Ayer, mientras la endodoncista trajinaba en las simas más oscuras y violentas de mi pieza 37, sonaba Somewhere over the rainbow. Una de las canciones de mi A-list. Una de esas que me pongo para levantar el ánimo propio y el de mis Chukis.

A partir de ahora, Somewhere over the Rainbow equivale a torno, doble chute de anestesia y dolor. Quiero el libro de reclamaciones.

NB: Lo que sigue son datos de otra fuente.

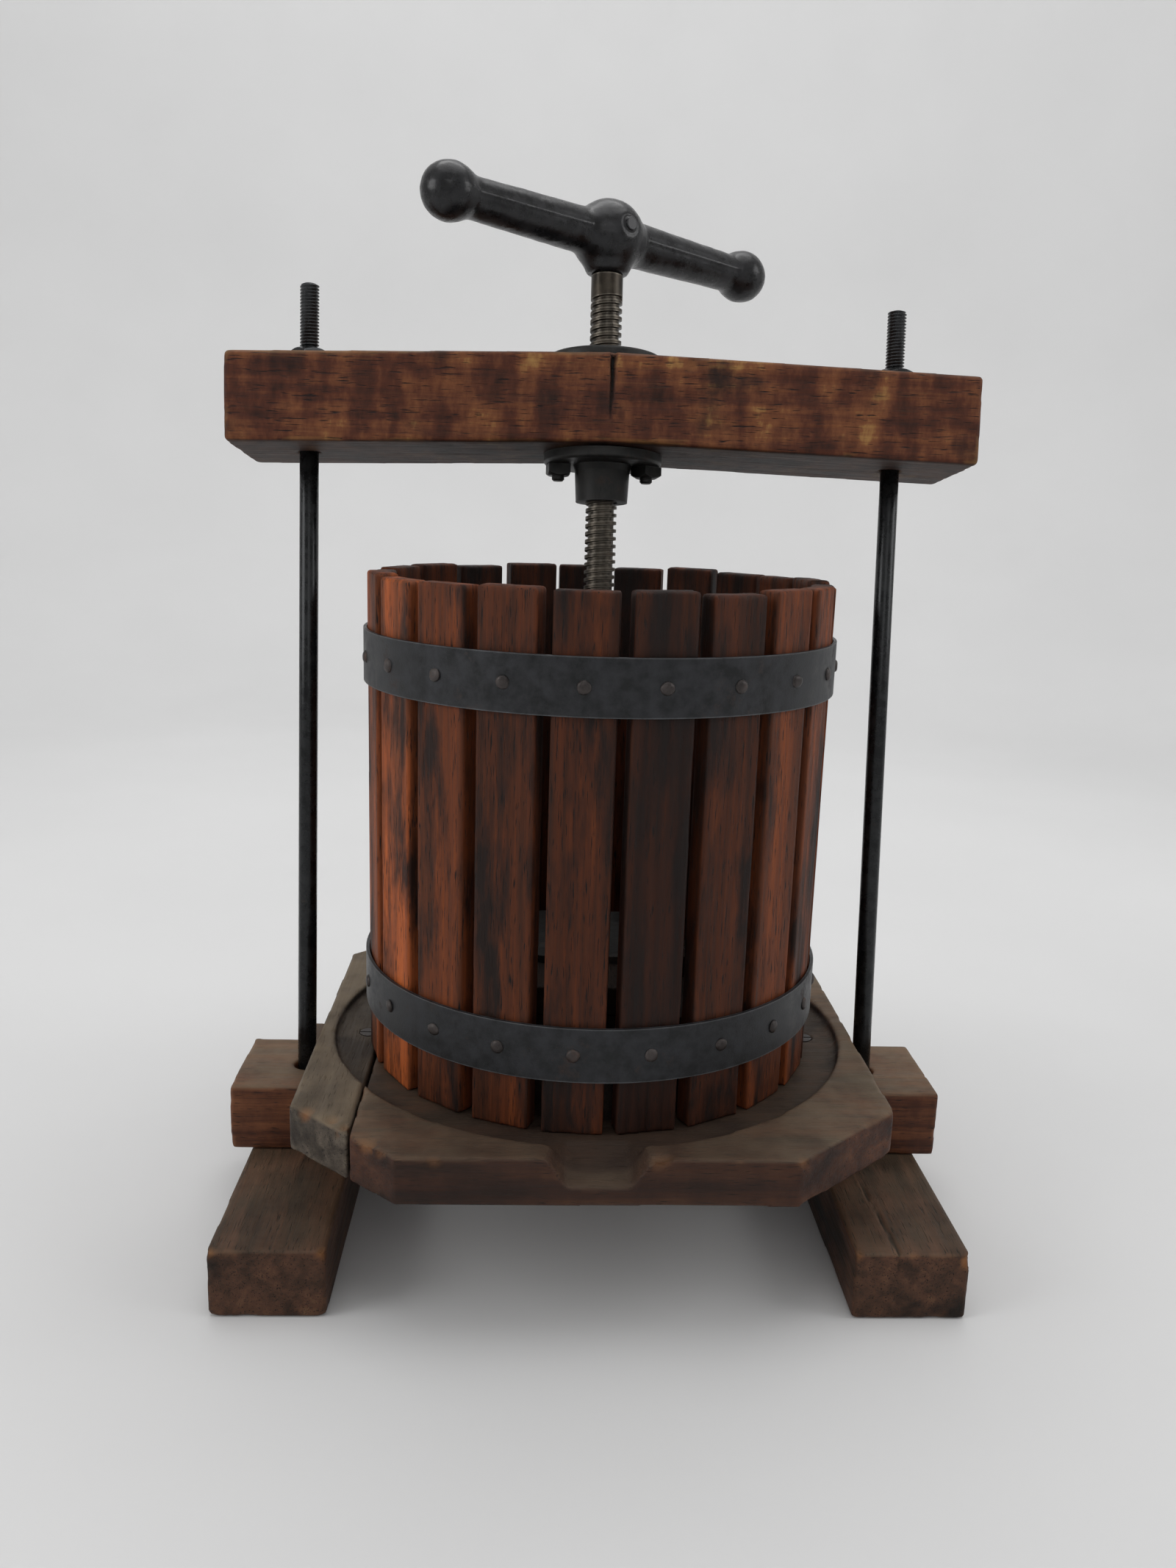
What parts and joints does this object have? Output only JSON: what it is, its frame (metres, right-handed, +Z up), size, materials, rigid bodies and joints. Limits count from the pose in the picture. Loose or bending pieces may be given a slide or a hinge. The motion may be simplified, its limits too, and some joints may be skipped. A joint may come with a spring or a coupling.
{
  "type": "apple cider press",
  "caption": "Table-top cider press: hand screw in a head beam on two rods drives a round follower into a hooped stave basket on a spouted juice tray with runner feet.",
  "frame": {"origin": "on the floor, on the basket's upright axis, at the middle of the press's footprint", "axes": "+Z up, +X to the right seen from the spout side, +Y to the back, away from the spout"},
  "size_m": [0.366, 0.289, 0.513],
  "materials": {
    "stave_oak": "oiled oak, stained dark by use",
    "runner_wood": "bare, dirty and weathered",
    "cross_beam_wood": "worn varnish",
    "head_beam_wood": "worn varnish with dark stains",
    "tray_wood": "dusty, worn",
    "tray_wood_grey": "weathered grey",
    "follower_wood": "stained",
    "strap_iron": "blackened strap with light rust",
    "black_iron": "black, half gloss",
    "dark_steel": "dark, slightly rusty",
    "screw_steel": "worn bright on the thread crests"
  },
  "bodies": {
    "base": {"cross_beam": "cross_beam_wood", "flange_bolts": "dark_steel", "flange_nuts": "dark_steel", "foot_left": "runner_wood", "foot_right": "runner_wood", "head_beam": "head_beam_wood", "rod_left": "dark_steel", "rod_nuts_lower": "dark_steel", "rod_nuts_upper": "dark_steel", "rod_right": "dark_steel", "rod_washers": "dark_steel", "screw_nut": "black_iron", "top_plate": "black_iron", "tray_board_left": "tray_wood_grey", "tray_board_main": "tray_wood", "tray_dowels": "tray_wood", "tray_screws": "dark_steel"},
    "basket": {"stave_01": "stave_oak", "stave_02": "stave_oak", "stave_03": "stave_oak", "stave_04": "stave_oak", "stave_05": "stave_oak", "stave_06": "stave_oak", "stave_07": "stave_oak", "stave_08": "stave_oak", "stave_09": "stave_oak", "stave_10": "stave_oak", "stave_11": "stave_oak", "stave_12": "stave_oak", "stave_13": "stave_oak", "stave_14": "stave_oak", "stave_15": "stave_oak", "stave_16": "stave_oak", "stave_17": "stave_oak", "stave_18": "stave_oak", "stave_19": "stave_oak", "stave_20": "stave_oak", "stave_21": "stave_oak", "hoop_low": "strap_iron", "hoop_high": "strap_iron", "hoop_nails_low": "strap_iron", "hoop_nails_high": "strap_iron", "hoop_rivets": "strap_iron"},
    "follower": {"follower_board_left": "follower_wood", "follower_board_middle": "follower_wood", "follower_board_right": "follower_wood", "batten_front": "follower_wood", "batten_back": "follower_wood", "press_block": "follower_wood", "wear_plate": "black_iron", "follower_screws": "dark_steel"},
    "shoe": {"thrust_shoe": "black_iron", "shoe_pin": "dark_steel"},
    "screw": {"press_screw": "screw_steel", "handle": "black_iron", "handle_pin": "dark_steel"}
  },
  "joints": [
    {"name": "basket_lift", "type": "slide", "parent": "base", "child": "basket", "axis": [0, 0, 1], "range_m": [0, 0.045]},
    {"name": "follower_lift", "type": "slide", "parent": "base", "child": "follower", "axis": [0, 0, 1], "range_m": [0, 0.18582]},
    {"name": "screw_feed", "type": "slide", "parent": "base", "child": "shoe", "axis": [0, 0.1219, 0.9925], "range_m": [0, 0.18721]},
    {"name": "screw_turn", "type": "hinge", "parent": "shoe", "child": "screw", "pos_m": [0, -0.00775, 0.0683], "axis": [0, 0.1219, 0.9925], "range_deg": [0, 17280]}
  ],
  "couplings": [
    {"joint": "screw_feed", "follows": "screw_turn", "m_per_rad": 0.0006207},
    {"joint": "follower_lift", "follows": "screw_turn", "m_per_rad": 0.00061608}
  ]
}
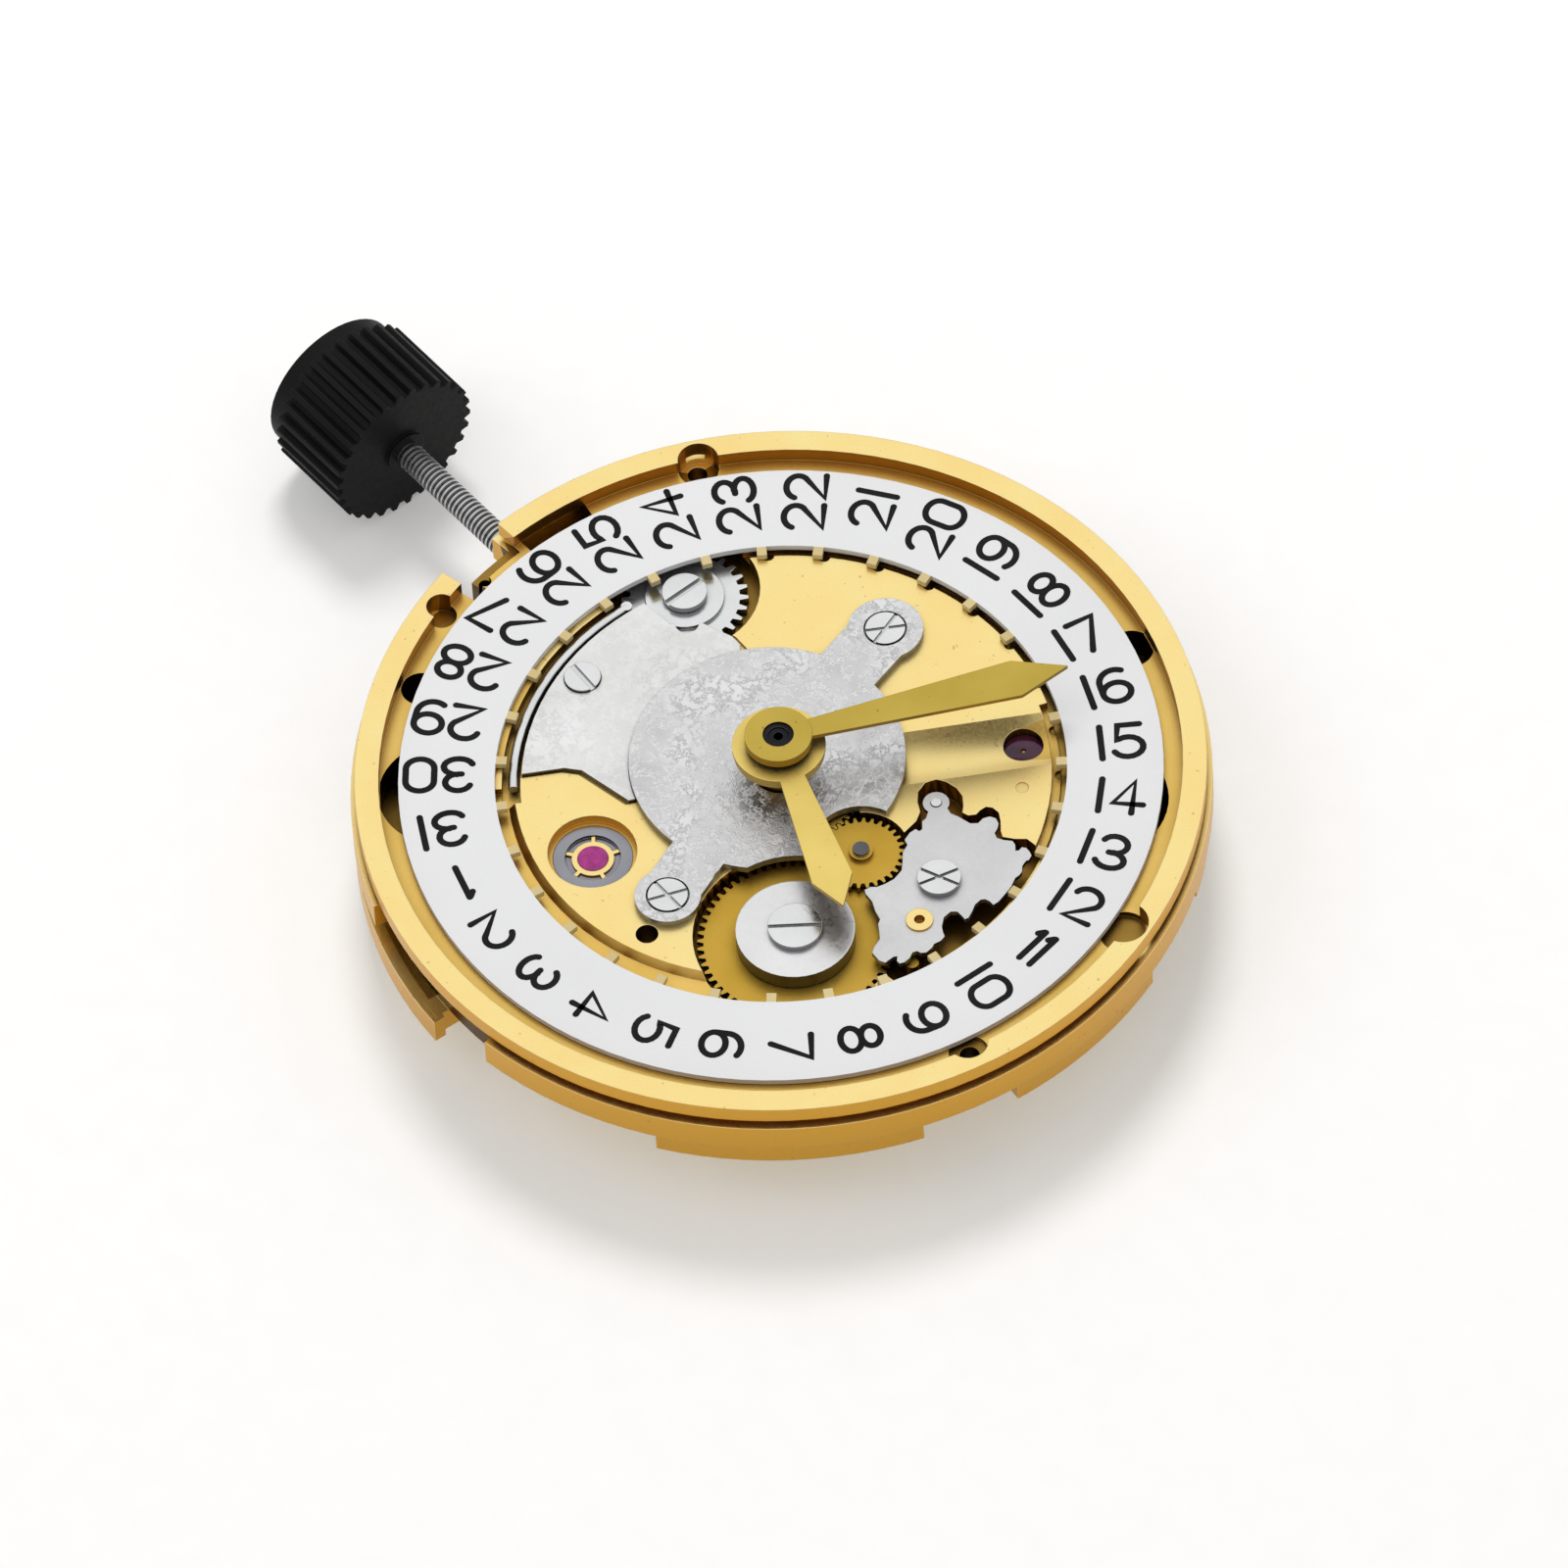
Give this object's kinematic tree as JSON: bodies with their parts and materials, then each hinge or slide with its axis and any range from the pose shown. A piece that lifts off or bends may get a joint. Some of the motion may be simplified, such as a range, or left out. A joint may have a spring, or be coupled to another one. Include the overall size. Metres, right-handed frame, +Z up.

Era canaria. La artífice de mi desgracia era una canaria de mi edad, enfundada en total look clínico naranja (el pantone sanitario se ha expandido desde que en Anatomía de Grey los y las macizas van a tono con sus pupilas y looks multicolor) y con los zuecos color panza de burro. Aunque soy indulgente porque no suelo limpiar demasiado mis zapatos, a ella no se lo perdoné. Podría haberlo hecho si hubiera elegido otra banda sonora, o si no me hubiera sometido a una postura  propia de la NASA -la cabeza en un plano inferior al de mis pies, para manipular a gusto-.

Vamos a poner música para relajarnos. Dijo. Y yo pensé “¿para relajarse quién?” Porque ella más bien debía concentrarse y yo estaba demasiado nerviosa como para dejarme hacer. La zona cero acordonada por un plástico tirante, la saliva atragantándome y las manos frías, heladas.

Hay una música para cada momento de la vida. Eso que los cursis llaman “nuestra banda sonora“. La del amor, la que sonaba en el coche de la autoescuela camino del examen aquel día, la del día de tu boda, la de correr cuando desfalleces, la de carretera y manta y la de al volante y a lo loco.

A partir de ahora ya tengo localizada la del drama. Gracias a esa mujer que ni siquiera se molestó en averiguar cuál de las muchas versiones es mi favorita. Y que después de entregarle la larga lista de los medicamentos que pueden matarme, me tendió un papelito de instrucciones postendodoncia que decía: “Ibuprofeno cada ocho horas“.

Con uno solo me habría asfixiado. Lo mismo es eso lo que entiende por hacerse un “over the rainbow”.